All behavior is learned, whether it’s healthy or abnormal.
Learning,
in the classical-conditioning sense, refers to associations formed between events or actions.
Learning,
in the operant-conditioning sense, refers to the process of increasing the likelihood of a behavior occurring or not occurring based on its consequences. “Learning” in the social learning theory sense refers to learning things by watching other people. For more on learning theories, see Chapters 8 and 9.
These days, it’s pretty hard to argue that smoking is not bad for a person’s health. I think most people now accept the unhealthy aspects of smoking as fact, but some just choose to ignore this information. Smoking is a good example of an unhealthy behavior that is learned. Cigarette advertisements associate sexy people and having fun with smoking (classical conditioning). Nicotine gives a pleasurable, stimulating sensation (operant conditioning). Teenagers sometimes learn to smoke by watching their parents, older siblings, or peers smoke (social leaning theory).
Behavior therapy treats abnormal behavior (see Chapter 16 for more on abnormal behavior) as learned behavior, and anything that’s been learned can be unlearned, theoretically anyway. The classic case cited by proponents of behavior therapy to support this approach is the case of
Little Hans.
Little Hans was a boy who was deathly afraid of horses. A lot of children like horses, so his fear seemed at least a little strange. Why was Hans afraid of horses? According to psychoanalysis, Hans’s fear of horses was a displaced fear of his powerful father. The behaviorists had a simpler explanation.
Hans had recently witnessed a number of extremely frightening events involving horses. On one occasion, he saw a horse die in a carting accident. This event made Hans very upset, and it scared him. The behaviorists proposed that the fear Hans developed from watching the horse die and from witnessing the other frightening, horse-related events had become classically conditioned to horses. He had associated fear with horses.
Remember how classical conditioning works? Here’s a little review, but check out Chapter 8 for all the details.
Unconditioned Stimulus (Accident) → Unconditioned Response (Fear)
Conditioned Stimulus (Horse) + Unconditioned Stimulus (Accident) → Unconditioned Response (Fear)
Conditioned Stimulus (Horse) → Conditioned Response (Fear)
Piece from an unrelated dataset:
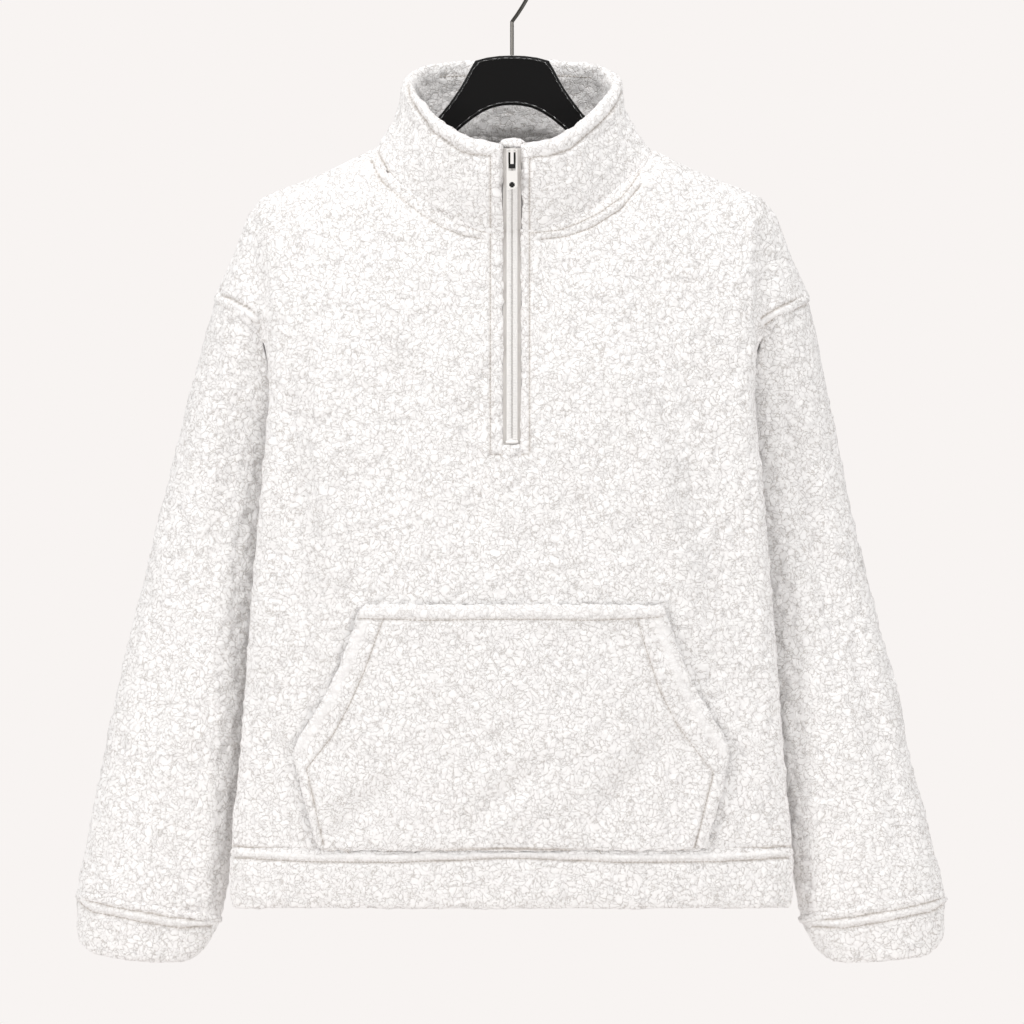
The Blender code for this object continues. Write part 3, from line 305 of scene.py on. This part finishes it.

What do we get? Fear of horses à la classical conditioning. The beauty of this explanation comes from its implications for treating Little Hans’s horse phobia. According to behavior therapists, if he learned to be afraid of horses, he could learn how to not be afraid of horses. This type of result can be accomplished with a behavior therapy technique called
systematic desensitization,
which I cover in more detail in the “Exposure-based therapies” section later in this chapter.